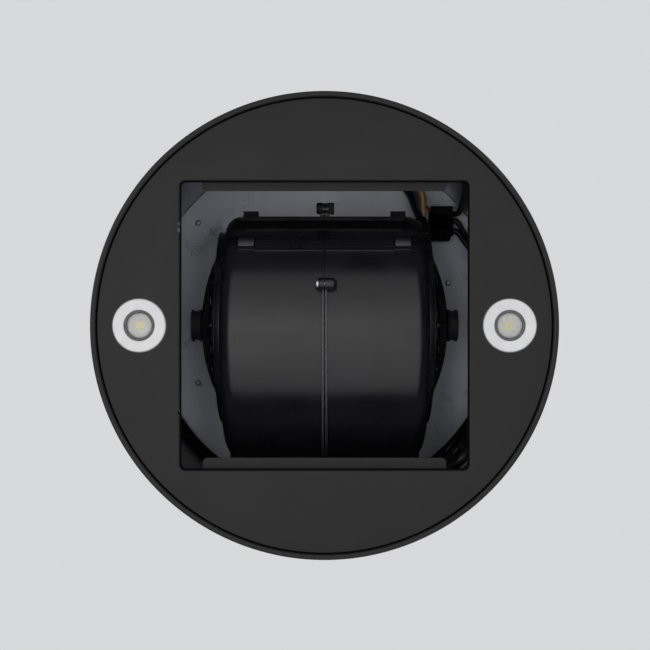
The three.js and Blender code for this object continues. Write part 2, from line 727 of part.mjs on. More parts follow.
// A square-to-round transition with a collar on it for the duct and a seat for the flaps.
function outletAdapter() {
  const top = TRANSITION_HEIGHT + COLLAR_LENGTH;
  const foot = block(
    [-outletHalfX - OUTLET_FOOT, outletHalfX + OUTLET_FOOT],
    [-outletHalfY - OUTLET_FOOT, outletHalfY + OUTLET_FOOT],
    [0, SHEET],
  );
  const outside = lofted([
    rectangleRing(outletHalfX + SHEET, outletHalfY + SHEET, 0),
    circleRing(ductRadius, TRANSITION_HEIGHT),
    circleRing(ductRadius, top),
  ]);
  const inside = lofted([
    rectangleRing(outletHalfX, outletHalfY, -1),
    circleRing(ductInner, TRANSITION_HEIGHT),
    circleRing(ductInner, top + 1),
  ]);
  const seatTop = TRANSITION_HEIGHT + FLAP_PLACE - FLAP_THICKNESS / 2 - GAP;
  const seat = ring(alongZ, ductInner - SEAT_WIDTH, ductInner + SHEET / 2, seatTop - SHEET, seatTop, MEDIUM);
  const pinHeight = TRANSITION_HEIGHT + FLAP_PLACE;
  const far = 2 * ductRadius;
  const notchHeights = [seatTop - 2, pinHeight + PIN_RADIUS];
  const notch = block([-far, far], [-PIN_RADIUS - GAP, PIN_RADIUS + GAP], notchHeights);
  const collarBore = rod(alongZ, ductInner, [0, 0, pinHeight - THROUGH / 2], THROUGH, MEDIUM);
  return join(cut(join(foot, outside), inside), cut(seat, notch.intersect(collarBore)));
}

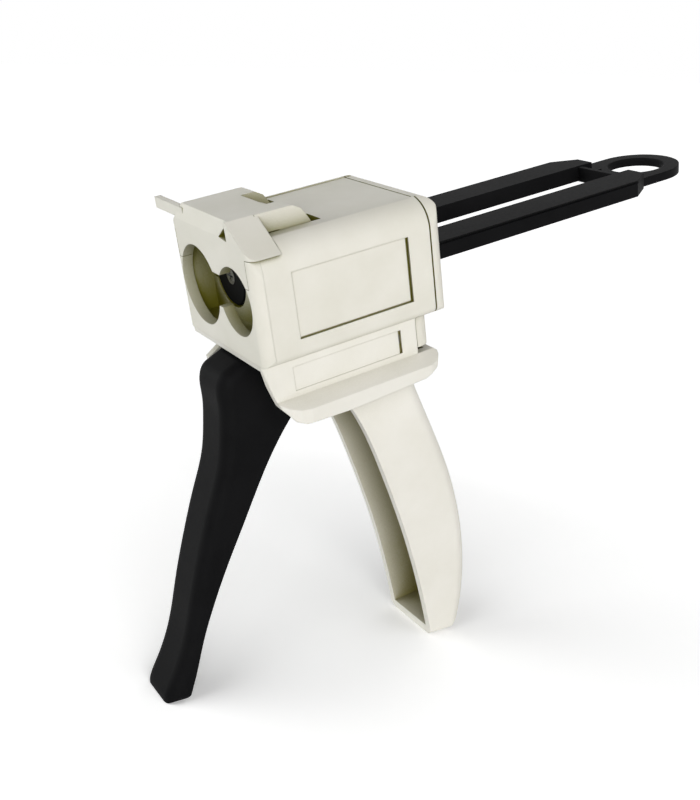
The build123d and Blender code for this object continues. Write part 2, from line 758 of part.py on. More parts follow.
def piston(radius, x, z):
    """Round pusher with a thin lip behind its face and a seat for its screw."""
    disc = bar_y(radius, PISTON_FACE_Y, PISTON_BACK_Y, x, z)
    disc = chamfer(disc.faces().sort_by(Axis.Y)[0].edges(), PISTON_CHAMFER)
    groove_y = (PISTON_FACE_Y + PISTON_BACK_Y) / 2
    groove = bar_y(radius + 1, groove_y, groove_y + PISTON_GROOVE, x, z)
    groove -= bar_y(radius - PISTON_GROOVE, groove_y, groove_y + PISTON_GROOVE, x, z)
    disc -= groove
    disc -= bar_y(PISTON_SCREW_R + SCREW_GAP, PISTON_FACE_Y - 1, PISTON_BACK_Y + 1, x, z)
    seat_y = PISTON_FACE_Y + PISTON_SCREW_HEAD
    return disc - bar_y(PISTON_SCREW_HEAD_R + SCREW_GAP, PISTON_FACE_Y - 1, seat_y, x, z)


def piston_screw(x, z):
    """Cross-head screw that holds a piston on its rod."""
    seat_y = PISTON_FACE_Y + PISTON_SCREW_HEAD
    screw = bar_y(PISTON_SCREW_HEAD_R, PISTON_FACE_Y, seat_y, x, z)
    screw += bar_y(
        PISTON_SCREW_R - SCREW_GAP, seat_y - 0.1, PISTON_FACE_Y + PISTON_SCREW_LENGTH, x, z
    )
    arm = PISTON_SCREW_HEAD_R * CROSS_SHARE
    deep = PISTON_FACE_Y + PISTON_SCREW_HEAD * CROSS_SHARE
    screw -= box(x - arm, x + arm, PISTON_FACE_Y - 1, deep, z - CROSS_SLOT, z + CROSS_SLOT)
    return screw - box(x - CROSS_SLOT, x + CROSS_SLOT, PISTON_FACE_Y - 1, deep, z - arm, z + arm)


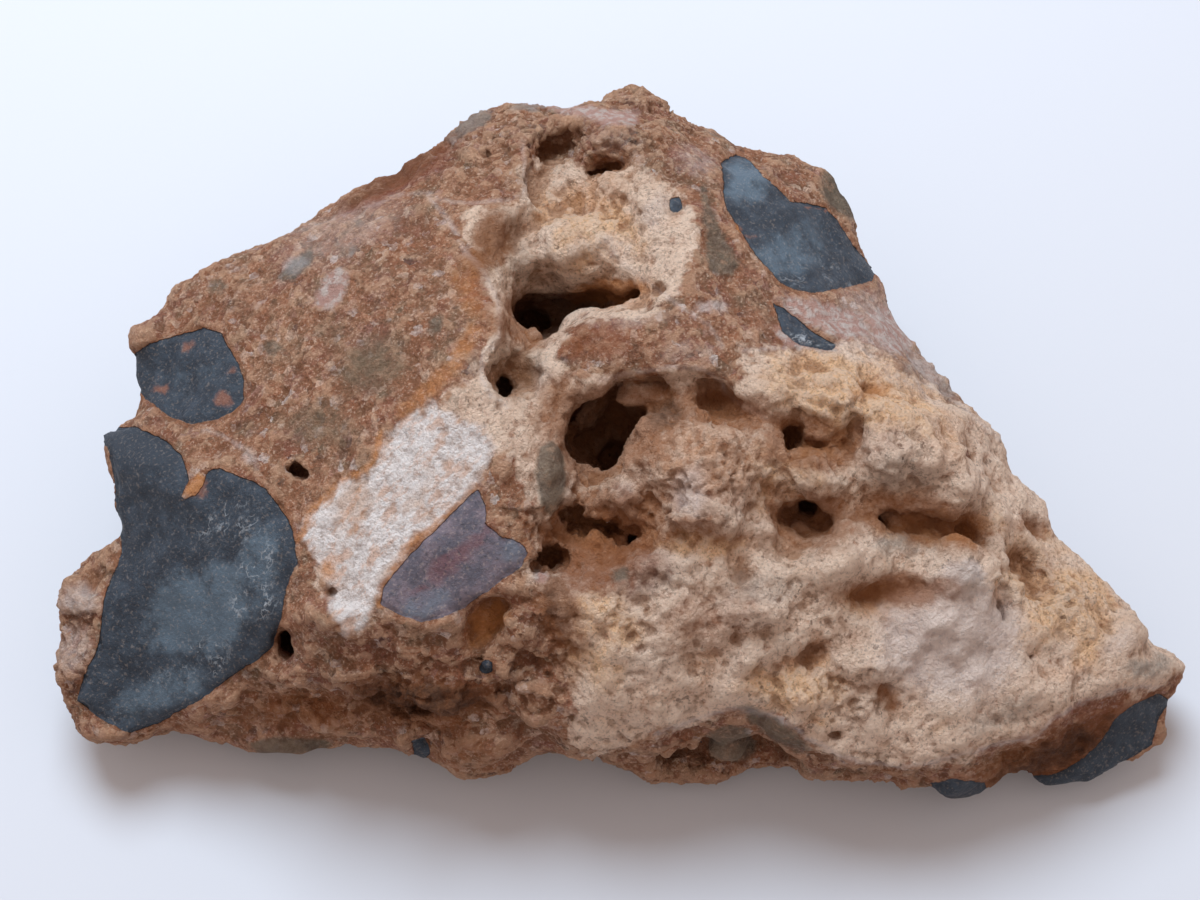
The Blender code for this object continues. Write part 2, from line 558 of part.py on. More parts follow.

================

▸ Written request: Can you restate every record above word for word?

▸ Worked solution:
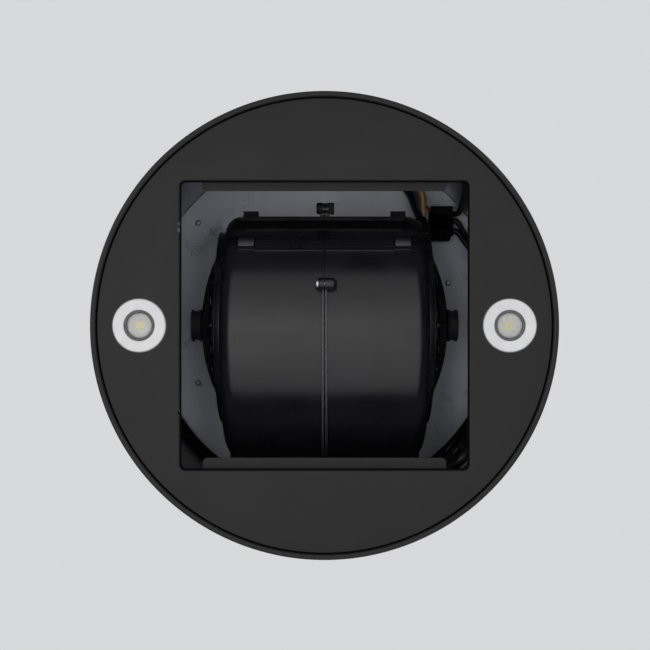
The three.js and Blender code for this object continues. Write part 2, from line 727 of part.mjs on. More parts follow.
// A square-to-round transition with a collar on it for the duct and a seat for the flaps.
function outletAdapter() {
  const top = TRANSITION_HEIGHT + COLLAR_LENGTH;
  const foot = block(
    [-outletHalfX - OUTLET_FOOT, outletHalfX + OUTLET_FOOT],
    [-outletHalfY - OUTLET_FOOT, outletHalfY + OUTLET_FOOT],
    [0, SHEET],
  );
  const outside = lofted([
    rectangleRing(outletHalfX + SHEET, outletHalfY + SHEET, 0),
    circleRing(ductRadius, TRANSITION_HEIGHT),
    circleRing(ductRadius, top),
  ]);
  const inside = lofted([
    rectangleRing(outletHalfX, outletHalfY, -1),
    circleRing(ductInner, TRANSITION_HEIGHT),
    circleRing(ductInner, top + 1),
  ]);
  const seatTop = TRANSITION_HEIGHT + FLAP_PLACE - FLAP_THICKNESS / 2 - GAP;
  const seat = ring(alongZ, ductInner - SEAT_WIDTH, ductInner + SHEET / 2, seatTop - SHEET, seatTop, MEDIUM);
  const pinHeight = TRANSITION_HEIGHT + FLAP_PLACE;
  const far = 2 * ductRadius;
  const notchHeights = [seatTop - 2, pinHeight + PIN_RADIUS];
  const notch = block([-far, far], [-PIN_RADIUS - GAP, PIN_RADIUS + GAP], notchHeights);
  const collarBore = rod(alongZ, ductInner, [0, 0, pinHeight - THROUGH / 2], THROUGH, MEDIUM);
  return join(cut(join(foot, outside), inside), cut(seat, notch.intersect(collarBore)));
}

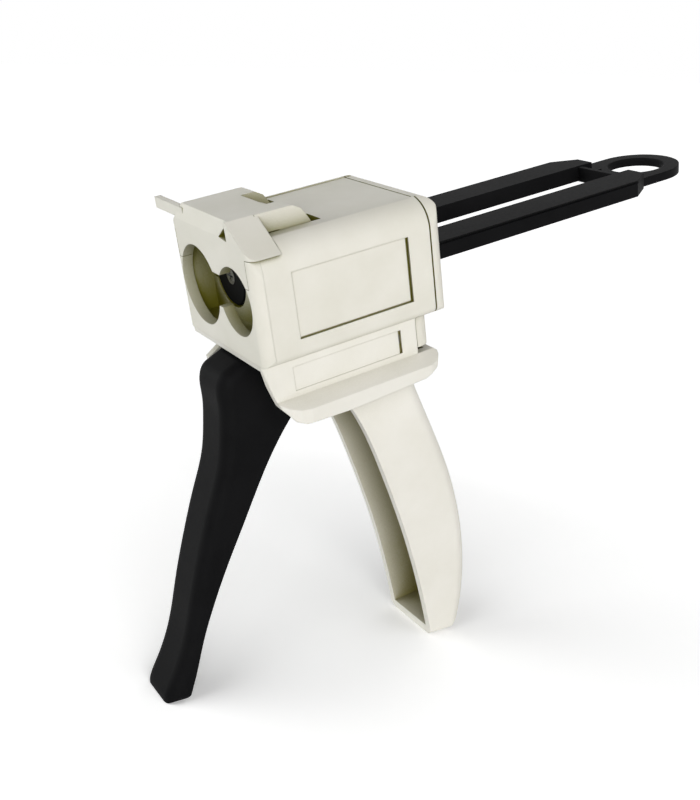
The build123d and Blender code for this object continues. Write part 2, from line 758 of part.py on. More parts follow.
def piston(radius, x, z):
    """Round pusher with a thin lip behind its face and a seat for its screw."""
    disc = bar_y(radius, PISTON_FACE_Y, PISTON_BACK_Y, x, z)
    disc = chamfer(disc.faces().sort_by(Axis.Y)[0].edges(), PISTON_CHAMFER)
    groove_y = (PISTON_FACE_Y + PISTON_BACK_Y) / 2
    groove = bar_y(radius + 1, groove_y, groove_y + PISTON_GROOVE, x, z)
    groove -= bar_y(radius - PISTON_GROOVE, groove_y, groove_y + PISTON_GROOVE, x, z)
    disc -= groove
    disc -= bar_y(PISTON_SCREW_R + SCREW_GAP, PISTON_FACE_Y - 1, PISTON_BACK_Y + 1, x, z)
    seat_y = PISTON_FACE_Y + PISTON_SCREW_HEAD
    return disc - bar_y(PISTON_SCREW_HEAD_R + SCREW_GAP, PISTON_FACE_Y - 1, seat_y, x, z)


def piston_screw(x, z):
    """Cross-head screw that holds a piston on its rod."""
    seat_y = PISTON_FACE_Y + PISTON_SCREW_HEAD
    screw = bar_y(PISTON_SCREW_HEAD_R, PISTON_FACE_Y, seat_y, x, z)
    screw += bar_y(
        PISTON_SCREW_R - SCREW_GAP, seat_y - 0.1, PISTON_FACE_Y + PISTON_SCREW_LENGTH, x, z
    )
    arm = PISTON_SCREW_HEAD_R * CROSS_SHARE
    deep = PISTON_FACE_Y + PISTON_SCREW_HEAD * CROSS_SHARE
    screw -= box(x - arm, x + arm, PISTON_FACE_Y - 1, deep, z - CROSS_SLOT, z + CROSS_SLOT)
    return screw - box(x - CROSS_SLOT, x + CROSS_SLOT, PISTON_FACE_Y - 1, deep, z - arm, z + arm)


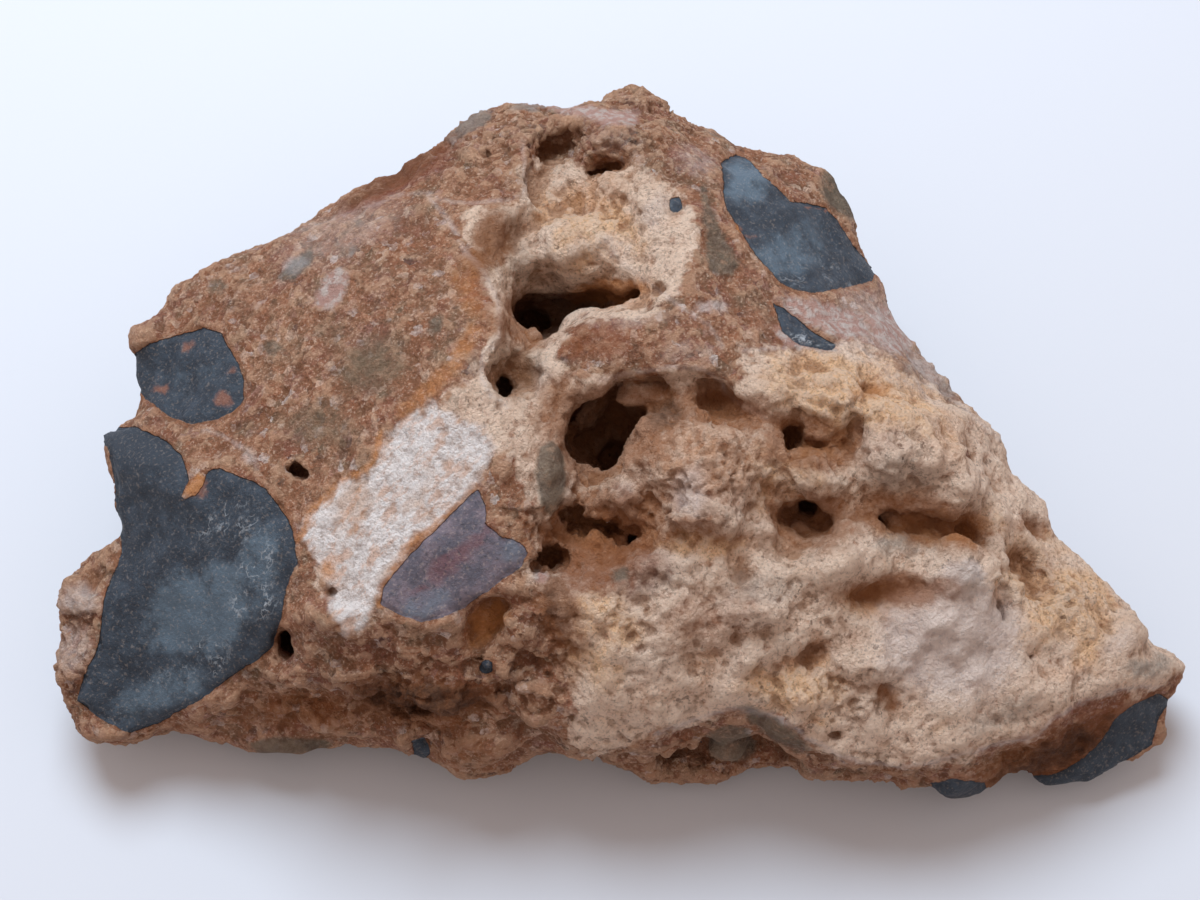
The Blender code for this object continues. Write part 2, from line 558 of part.py on. More parts follow.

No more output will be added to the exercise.